The thought experiment is based on a theory first postulated by Less Wrong’s creator Eliezer Yudkowsky called coherent extrapolated volition, or CEV. The theory itself is pretty dense, but for the purposes of the Roko thought experiment, it can be treated as a hypothetical program that causes an artificial superintelligence to optimize its actions for human good. Yet if a superintelligence makes all its choices based on which one is best suited for achieving ‘human good,’ it will never stop pursuing that goal because things could always be a bit better.
Since there’s no predefined way to achieve a goal as nebulous as ‘human good,’ the AI may end up making decisions that seem counterintuitive to that goal from a human perspective, such as killing all the humans that didn’t help bring it into existence as soon as possible. From the AI’s perspective, however, this route makes sense: If the goal is achieving “human good,” then the best action any of us could possibly be taking right now is working towards bringing a machine optimized to achieve that goal into existence. Anyone who isn’t pursuing that goal is impeding progress and should be eliminated in order to better achieve the goal.
The reason Roko’s basilisk is so often cited as the “ most terrifying thought experiment of all time” is because now that you’ve read about it, you’re technically implicated in it. You no longer have an excuse to not help bring this superintelligent AI into existence and if you choose not to, you’ll be a prime target for the AI.
This is also where the thought experiment gets its ‘basilisk’ name. There’s a great science fiction short story by David Langford about a type of image called “basilisks” that contain patterns that make them deadly to anyone who looks at them. In the story, a group goes around throwing these images up in public places in the hopes that they would kill unsuspecting passersby who happened to look at them.
When Roko posted his basilisk theory to Less Wrong, it really pissed off Yudkowsky, who deleted the post and banned all discussion of the basilisk from the forum for five years. When Yudkowsky explained his actions in the Futurology subreddit a few years after the original post, he claimed that Roko’s thought experiment assumed it could overcome a number of technical obstacles in decision theory, and even if this was possible, Roko was effectively spreading a dangerous idea much like the villains in Langford’s story.
“I was caught flatfooted in surprise because I was indignant to the point of genuine emotional shock at the concept that somebody who thought they'd invented a brilliant idea that would cause future AIs to torture people who had the thought [and] had promptly posted it to the public Internet,” Yudkowsky wrote to explain why he ‘yelled’ at Roko on the forum.

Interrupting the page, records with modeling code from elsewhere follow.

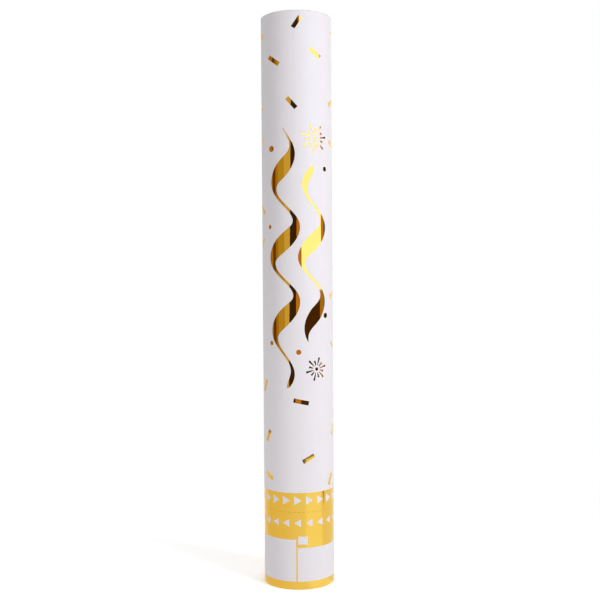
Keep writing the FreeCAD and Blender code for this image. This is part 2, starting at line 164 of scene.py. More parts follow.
def added(name: str) -> Piece:
    """Names the primitive just added and applies its place, turn and size.

    Args:
        name: the object's new name.

    Returns:
        The object.
    """
    piece = take(bpy.context.object)
    piece.name = piece.data.name = name
    bpy.ops.object.transform_apply(location=True, rotation=True, scale=True)
    return piece


def open_tube(name: str, radius: float, foot: float, top: float, sides: int = FLATS) -> Piece:
    """Adds a tube with open ends, one face thick, in metres.

    Args:
        name: the object's name.
        radius: the radius of its corners.
        foot: height of its lower edge.
        top: height of its upper edge.
        sides: how many flats it has.

    Returns:
        The tube.
    """
    middle = (0, 0, (foot + top) / 2)
    bpy.ops.mesh.primitive_cylinder_add(
        vertices=sides, radius=radius, depth=top - foot, end_fill_type="NOTHING", location=middle
    )
    return added(name)


def disc(name: str, radius: float, height: float, sides: int = 96) -> Piece:
    """Adds a flat disc that faces up, in metres."""
    bpy.ops.mesh.primitive_circle_add(vertices=sides, radius=radius, fill_type="NGON", location=(0, 0, height))
    return added(name)


def apply_modifier(piece: Piece, kind: str, **settings: object) -> None:
    """Adds a modifier to a piece and applies it.

    Args:
        piece: the object to change.
        kind: the modifier's type.
        settings: its properties.
    """
    take(piece)
    modifier = piece.modifiers.new(kind.title(), kind)
    for key, value in settings.items():
        setattr(modifier, key, value)
    bpy.ops.object.modifier_apply(modifier=modifier.name)


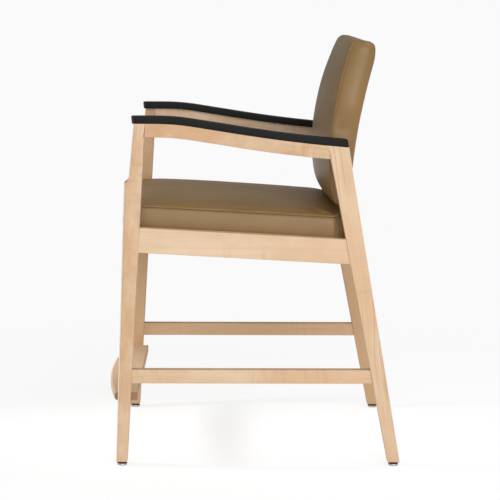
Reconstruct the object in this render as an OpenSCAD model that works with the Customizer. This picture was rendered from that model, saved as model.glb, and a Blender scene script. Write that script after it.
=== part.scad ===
// High patient chair: two wooden side frames with black arm caps, an upholstered seat and back,
// a bowed foot board between the front legs, and levelling glides.
// Millimetres. The front faces -Y, +Z is up, and the floor is at Z = 0. Left is the sitter's left, +X.
// Places along Y are measured from the front glides, and chair_frame() moves them to the middle.

/* [Overall] */
// Width across the side frames
overall_w = 610; // [590:1:630]
// Thickness of the legs and arm rails, across the chair
frame_t = 30; // [29:0.5:33]
// Distance between the front and rear glides
foot_spacing = 595.7; // [592:0.1:604]

/* [Front legs] */
// Wood of a front foot ahead of its glide
front_foot_ahead = 13.2; // [12.5:0.1:15]
// Wood of a front foot behind its glide
front_foot_behind = 11.8; // [11.5:0.1:14]
// Lean of the front edge below the step, in degrees
front_edge_lean = 1.94; // [1.6:0.02:2.2]
// Lean of the rear edge, in degrees
front_back_lean = 3.15; // [2.9:0.05:3.4]
// Lean of the front edge above the step, in degrees
post_lean = 5.3; // [4.8:0.1:5.8]
// Depth of the front post under the arm cap
post_top_d = 24.5; // [23:0.5:26]
// Height of the step's centre
step_z = 642; // [636:1:648]
// Radius of the cove at the step
step_r = 22; // [18:0.5:24]

/* [Rear legs] */
// Depth of a rear foot
rear_foot_d = 27.4; // [26:0.1:30]
// Lean of a rear leg's front edge, in degrees
rear_front_lean = 11.17; // [10.9:0.05:11.5]
// Lean of a rear leg's rear edge, in degrees
rear_back_lean = 9.85; // [9.6:0.05:10.1]

/* [Arms] */
// Height of the arm cap's underside at the front
arm_z = 749.5; // [740:0.5:765]
// Depth of an arm rail
arm_rail_d = 29; // [26:0.5:32]
// End of the level stretch of the arm
arm_level_y = 75; // [65:1:85]
// Radius of the bend down
arm_down_r = 516; // [480:1:560]
// Steepest slope of the arm, in degrees
arm_slope = 8.8; // [8:0.1:9.4]
// Length of the straight slope, along Y
arm_straight_l = 100; // [80:1:120]
// Radius of the bend back up
arm_up_r = 3120; // [2900:10:3400]
// Thickness of an arm cap
cap_t = 15.5; // [13:0.5:18]
// Width of an arm cap
cap_w = 46; // [42:0.5:46.5]
// Overhang of an arm cap ahead of its leg
cap_overhang = 4.6; // [2:0.1:6]

/* [Seat frame] */
// Height of the side rails' top line above the front glides
seat_line_z = 527.25; // [522:0.25:535]
// Slope of the seat down to the rear, in degrees
seat_tilt = 3; // [2.6:0.1:3.4]
// Depth of a side rail
side_rail_d = 54; // [52:0.5:58]
// Inset of the side rails from the legs' outer faces
side_rail_inset = 3; // [2:0.5:4]
// Depth of the front and rear cross rails
cross_rail_d = 34; // [33:0.5:36]
// Thickness of the cross rails
cross_rail_t = 26; // [24:0.5:27]
// Place of the front cross rail's front face
front_rail_y = 8; // [7:0.5:9]
// Set-back of the rear cross rail from the rear legs' front edges
rear_rail_inset = 5.2; // [4.2:0.1:7.2]
// Side of a corner block
block_side = 70; // [68:1:76]
// Height of a corner block
block_h = 30; // [28:0.5:32]

/* [Stretchers and foot board] */
// Height of the side stretchers' underside
stretcher_z = 184; // [180:1:190]
// Depth of a side stretcher
stretcher_d = 30.5; // [28:0.5:32]
// Thickness of a side stretcher
stretcher_t = 22; // [20:0.5:23]
// Inset of the side stretchers from the legs' outer faces
stretcher_inset = 4; // [3:0.5:5]
// Height of the foot board's underside
board_z = 141.5; // [138:0.5:148]
// Thickness of the foot board
board_t = 17.5; // [16:0.5:19]
// Front of the foot board's bow ahead of the front glides
board_ahead = 40; // [36:1:46]
// Rear edge of the foot board behind the front glides
board_behind = 33.6; // [31:0.2:36]
// Radius of the bowed front edge, seen from above
board_bow_r = 1655; // [1500:5:1900]
// Radius of the board's rounded front edge
board_edge_r = 6; // [4:0.5:7]

/* [Seat cushion] */
// Space between the cushion's seam and a front leg
seat_side_space = 9; // [7:0.5:13]
// Front of the cushion behind the front glides
seat_front_y = 2.5; // [0:0.5:5]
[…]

It’s no surprise that Musk finds Roko’s basilisk attractive. The darling of Silicon Valley has made his feelings about the dangers posed by superintelligent AI well known by creating Open AI, a nonprofit dedicated to pursuing ethical artificial intelligence, which he left shortly thereafter, as well as sponsoring Do You Trust this Computer, a less-than-stellar documentary about the threat of artificial intelligence.
For now, anything approaching superintelligent AI remains a distant goal for researchers. Most AI today have a hard enough time telling a turtle apart from a gun, which means the biggest threats from machine learning are still pretty banal, such as getting hit by a self-driving car or having your face spliced into a porn movie. Nevertheless, serious threats from machine learning like autonomous weapons are on the horizon and the downsides of AI are worth taking seriously, even if they’re not quite as much of an existential threat as Roko’s basilisk.
And hey, even if Roko turns out to be right, you can at least take solace in the fact that his thought experiment helped a billionaire find love.